Entries with model source code

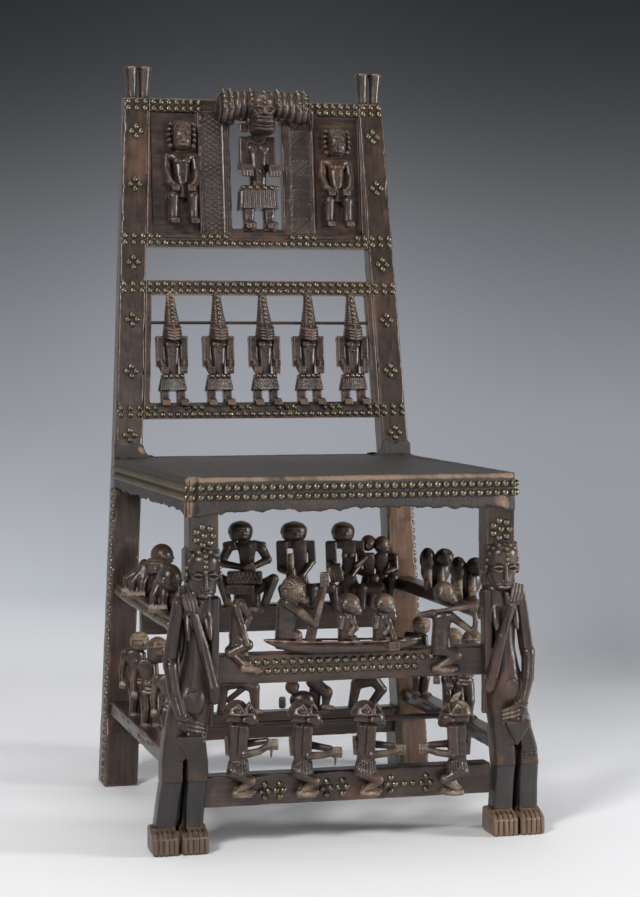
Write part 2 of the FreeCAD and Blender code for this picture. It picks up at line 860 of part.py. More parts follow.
def hide_shape():
    thick = mm("hide_thickness")
    low = SEAT_TOP - mm("hide_drop")
    rail_back = BACK_LINE + mm("housing_depth") + mm("seat_rail_thickness")
    outer = skin([hide_ring(0, low, rail_back + thick), hide_ring(0, SEAT_TOP, rail_back + thick)])
    inner = skin([hide_ring(thick, low - mm("overrun"), rail_back), hide_ring(thick, FRAME_TOP, rail_back)])
    corners = []
    wraps = []
    reach = mm("hide_corner_reach")
    corner_low = SEAT_TOP - mm("hide_corner_drop")
    for side in (-1, 1):
        edge = side * seat_half(SEAT_FRONT)
        x_span = sorted((edge, edge - side * reach))
        corners.append(
            block(
                Vector(x_span[0], SEAT_FRONT, corner_low),
                Vector(x_span[1], SEAT_FRONT + thick, low + mm("overrun")),
            )
        )
        y_far = SEAT_FRONT + mm("leg_depth")
        x_far = side * (seat_half(SEAT_FRONT) - thick)
        x_span = sorted((edge, x_far))
        corners.append(
            block(Vector(x_span[0], SEAT_FRONT, corner_low), Vector(x_span[1], y_far, low + mm("overrun")))
        )
        post_edge = post_outer(SEAT_TOP)
        wrap_edge = side * (post_edge + thick / 2)
        x_span = sorted((wrap_edge, side * (post_edge - mm("post_width") - thick)))
        gap = mm("fit_gap")
        wraps.append(
            block(
                Vector(x_span[0], BACK_LINE - thick - gap, FRAME_TOP),
                Vector(x_span[1], BACK_LINE - gap, SEAT_TOP + mm("hide_wrap_height")),
            )
        )
    solid = united([outer.cut(inner), *corners, *wraps])
    return solid


def post_window(side):
    """The room that a back post takes through the hide, below and above the seat frame's top."""
    gap = mm("fit_gap")
    outer = mm("seat_back_half") + mm("overrun")
    inner = post_outer(SEAT_TOP) - mm("post_width") - gap
    x_span = sorted((side * outer, side * inner))
    low = SEAT_TOP - mm("hide_corner_drop")
    back = BACK_LINE + mm("post_foot_depth")
    below = block(Vector(x_span[0], post_front(low) - gap, low), Vector(x_span[1], back, FRAME_TOP))
    top = SEAT_TOP + mm("hide_wrap_height")
    above = block(Vector(x_span[0], BACK_LINE - gap, FRAME_TOP), Vector(x_span[1], back, top))
    return below.fuse(above)


hide_blank = shaped("hide_blank", hide_shape().cut(post_window(-1)).cut(post_window(1)))


# Crest panel, in the plane of the back


BAND_SHARE = 0.96


def crest_shape():
    """The board's fields, bands and window, and its three figures, in the plane of the back."""
    low = mm("crest_low")
    top = low + mm("crest_height")
    field_low = low + mm("crest_border")
    field_top = top - mm("crest_border")
    half = INNER_AT_TOP.value - mm("fit_gap")
    over = mm("overrun")
    recess = mm("crest_recess")
    cuts = [
        block(
            Vector(-mm("window_half"), -over, low + mm("window_low")),
            Vector(mm("window_half"), mm("crest_thickness") + over, top - mm("window_top_margin")),
        )
    ]
    for side in (-1, 1):
        x_span = sorted((side * half, side * mm("crest_band_outer")))
        cuts.append(block(Vector(x_span[0], -over, field_low), Vector(x_span[1], recess, field_top)))
        x_span = sorted((side * mm("crest_band_outer") * BAND_SHARE, side * mm("crest_band_inner")))
        cuts.append(
            block(Vector(x_span[0], -over, field_low), Vector(x_span[1], mm("crest_band_depth"), field_top))
        )
    chief = placed(
        figure(CHIEF_SHARES, mm("chief_height")),
        Vector(0, mm("crest_thickness") / 2 - mm("chief_forward"), low + mm("window_low") - mm("figure_seat")),
    )
    relief = figure(RELIEF_SHARES, mm("relief_height"))
    reliefs = [
        placed(relief, Vector(side * mm("relief_offset"), -mm("relief_forward"), field_low - mm("figure_seat")))
        for side in (-1, 1)
    ]
    radius = mm("headdress_radius")
    roll_at = Vector(-mm("headdress_half"), -mm("headdress_forward"), top - radius / 2)
    roll = Part.makeCylinder(radius, 2 * mm("headdress_half"), roll_at, RIGHT)
    curls = []
    for side in (-1, 1):
        end = roll_at + RIGHT * (1 + side) * mm("headdress_half")
        start = end - RIGHT * side * radius
        drop = start - UP * mm("headdress_curl_drop")
        curls += limb([(start, radius), (drop, radius / 2)])
    return cuts, [chief, *reliefs, roll, *curls]


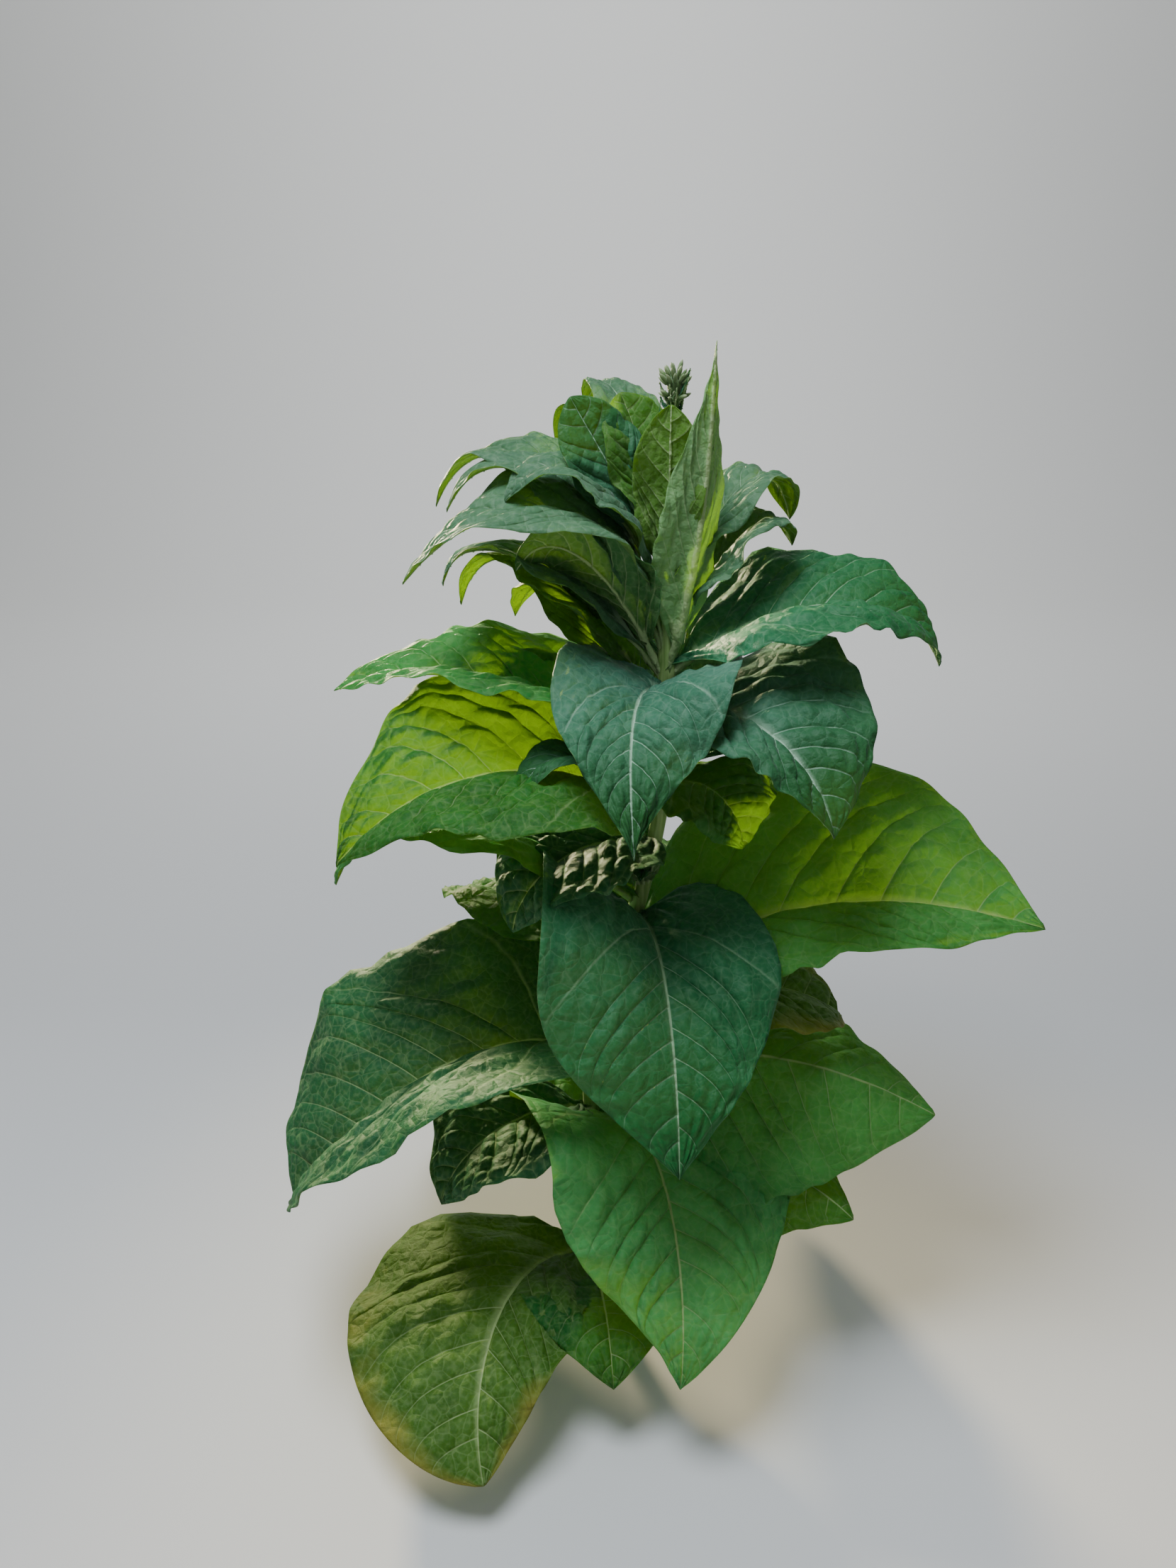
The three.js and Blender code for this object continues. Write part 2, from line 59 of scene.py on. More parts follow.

What to produce
Give an exact repetition of all the material.

Worked answer
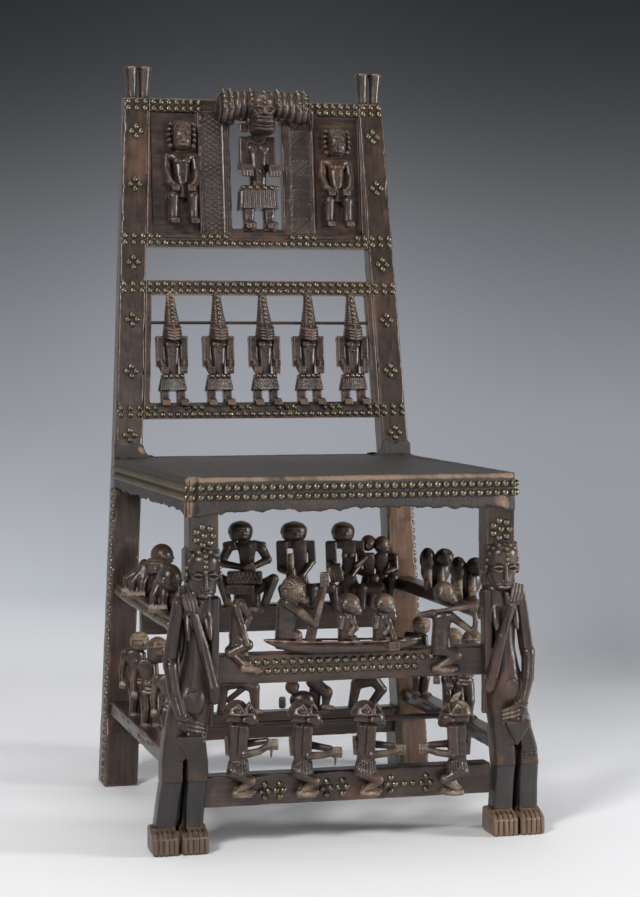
Write part 2 of the FreeCAD and Blender code for this picture. It picks up at line 860 of part.py. More parts follow.
def hide_shape():
    thick = mm("hide_thickness")
    low = SEAT_TOP - mm("hide_drop")
    rail_back = BACK_LINE + mm("housing_depth") + mm("seat_rail_thickness")
    outer = skin([hide_ring(0, low, rail_back + thick), hide_ring(0, SEAT_TOP, rail_back + thick)])
    inner = skin([hide_ring(thick, low - mm("overrun"), rail_back), hide_ring(thick, FRAME_TOP, rail_back)])
    corners = []
    wraps = []
    reach = mm("hide_corner_reach")
    corner_low = SEAT_TOP - mm("hide_corner_drop")
    for side in (-1, 1):
        edge = side * seat_half(SEAT_FRONT)
        x_span = sorted((edge, edge - side * reach))
        corners.append(
            block(
                Vector(x_span[0], SEAT_FRONT, corner_low),
                Vector(x_span[1], SEAT_FRONT + thick, low + mm("overrun")),
            )
        )
        y_far = SEAT_FRONT + mm("leg_depth")
        x_far = side * (seat_half(SEAT_FRONT) - thick)
        x_span = sorted((edge, x_far))
        corners.append(
            block(Vector(x_span[0], SEAT_FRONT, corner_low), Vector(x_span[1], y_far, low + mm("overrun")))
        )
        post_edge = post_outer(SEAT_TOP)
        wrap_edge = side * (post_edge + thick / 2)
        x_span = sorted((wrap_edge, side * (post_edge - mm("post_width") - thick)))
        gap = mm("fit_gap")
        wraps.append(
            block(
                Vector(x_span[0], BACK_LINE - thick - gap, FRAME_TOP),
                Vector(x_span[1], BACK_LINE - gap, SEAT_TOP + mm("hide_wrap_height")),
            )
        )
    solid = united([outer.cut(inner), *corners, *wraps])
    return solid


def post_window(side):
    """The room that a back post takes through the hide, below and above the seat frame's top."""
    gap = mm("fit_gap")
    outer = mm("seat_back_half") + mm("overrun")
    inner = post_outer(SEAT_TOP) - mm("post_width") - gap
    x_span = sorted((side * outer, side * inner))
    low = SEAT_TOP - mm("hide_corner_drop")
    back = BACK_LINE + mm("post_foot_depth")
    below = block(Vector(x_span[0], post_front(low) - gap, low), Vector(x_span[1], back, FRAME_TOP))
    top = SEAT_TOP + mm("hide_wrap_height")
    above = block(Vector(x_span[0], BACK_LINE - gap, FRAME_TOP), Vector(x_span[1], back, top))
    return below.fuse(above)


hide_blank = shaped("hide_blank", hide_shape().cut(post_window(-1)).cut(post_window(1)))


# Crest panel, in the plane of the back


BAND_SHARE = 0.96


def crest_shape():
    """The board's fields, bands and window, and its three figures, in the plane of the back."""
    low = mm("crest_low")
    top = low + mm("crest_height")
    field_low = low + mm("crest_border")
    field_top = top - mm("crest_border")
    half = INNER_AT_TOP.value - mm("fit_gap")
    over = mm("overrun")
    recess = mm("crest_recess")
    cuts = [
        block(
            Vector(-mm("window_half"), -over, low + mm("window_low")),
            Vector(mm("window_half"), mm("crest_thickness") + over, top - mm("window_top_margin")),
        )
    ]
    for side in (-1, 1):
        x_span = sorted((side * half, side * mm("crest_band_outer")))
        cuts.append(block(Vector(x_span[0], -over, field_low), Vector(x_span[1], recess, field_top)))
        x_span = sorted((side * mm("crest_band_outer") * BAND_SHARE, side * mm("crest_band_inner")))
        cuts.append(
            block(Vector(x_span[0], -over, field_low), Vector(x_span[1], mm("crest_band_depth"), field_top))
        )
    chief = placed(
        figure(CHIEF_SHARES, mm("chief_height")),
        Vector(0, mm("crest_thickness") / 2 - mm("chief_forward"), low + mm("window_low") - mm("figure_seat")),
    )
    relief = figure(RELIEF_SHARES, mm("relief_height"))
    reliefs = [
        placed(relief, Vector(side * mm("relief_offset"), -mm("relief_forward"), field_low - mm("figure_seat")))
        for side in (-1, 1)
    ]
    radius = mm("headdress_radius")
    roll_at = Vector(-mm("headdress_half"), -mm("headdress_forward"), top - radius / 2)
    roll = Part.makeCylinder(radius, 2 * mm("headdress_half"), roll_at, RIGHT)
    curls = []
    for side in (-1, 1):
        end = roll_at + RIGHT * (1 + side) * mm("headdress_half")
        start = end - RIGHT * side * radius
        drop = start - UP * mm("headdress_curl_drop")
        curls += limb([(start, radius), (drop, radius / 2)])
    return cuts, [chief, *reliefs, roll, *curls]


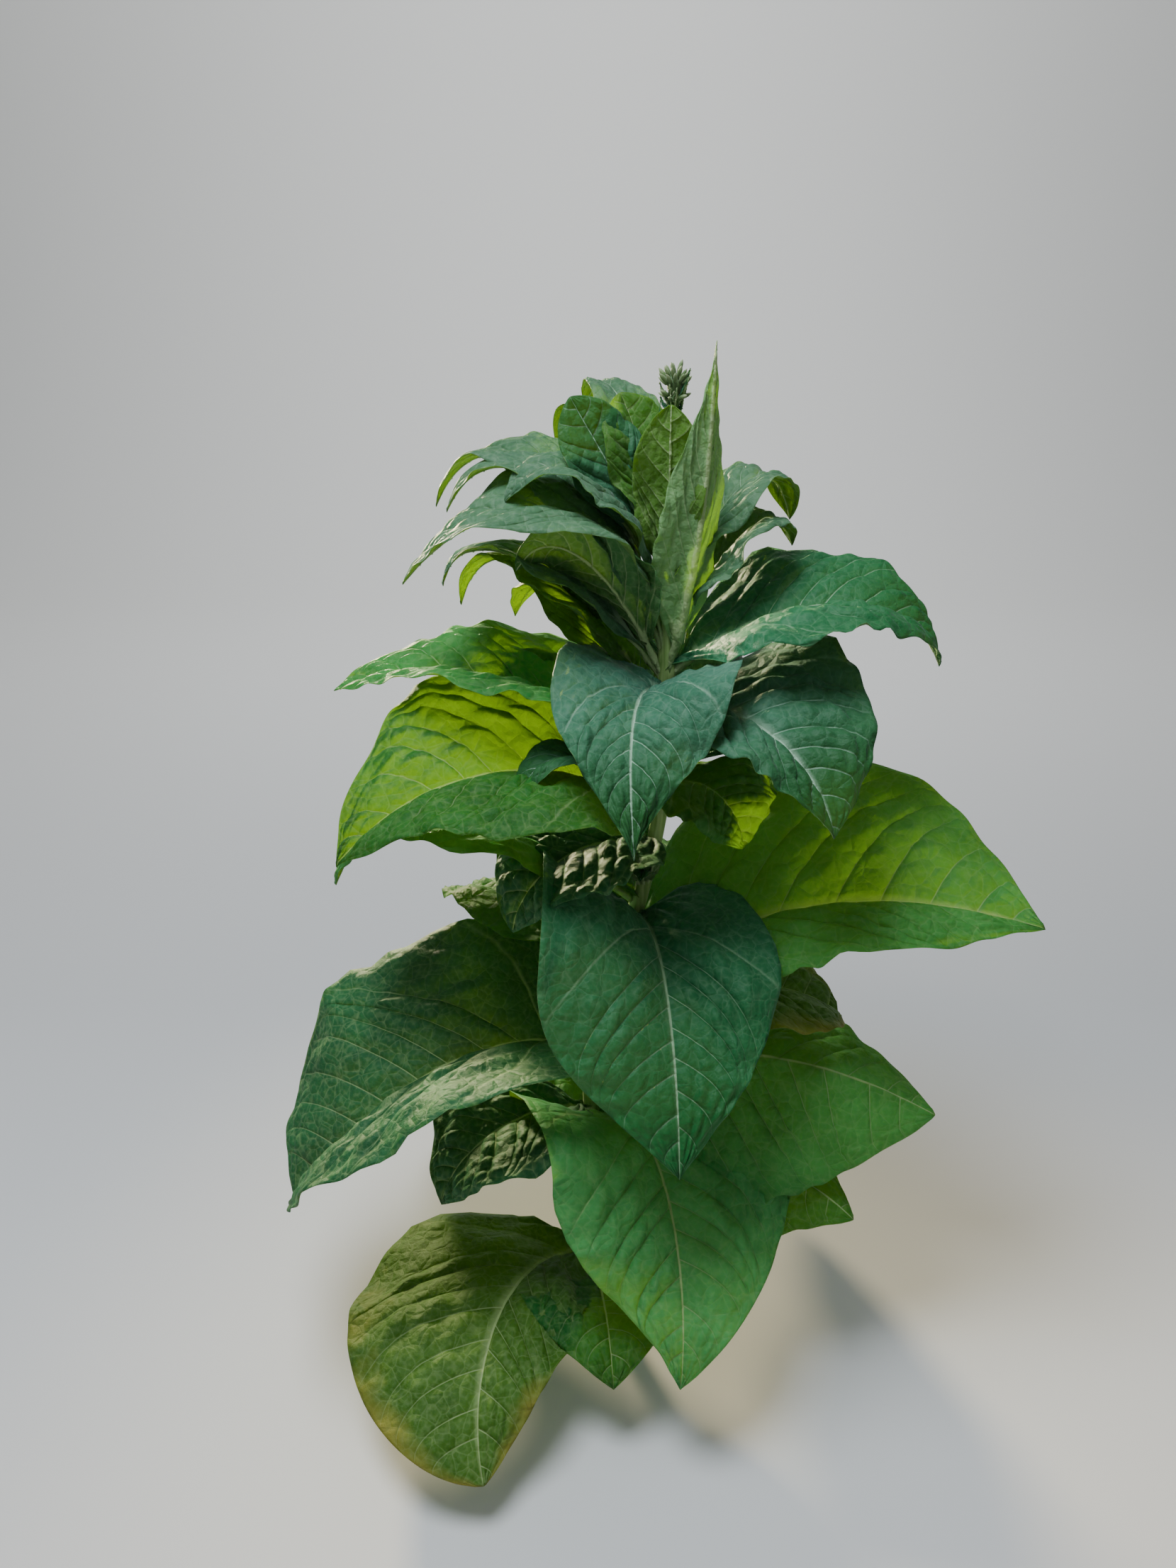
The three.js and Blender code for this object continues. Write part 2, from line 59 of scene.py on. More parts follow.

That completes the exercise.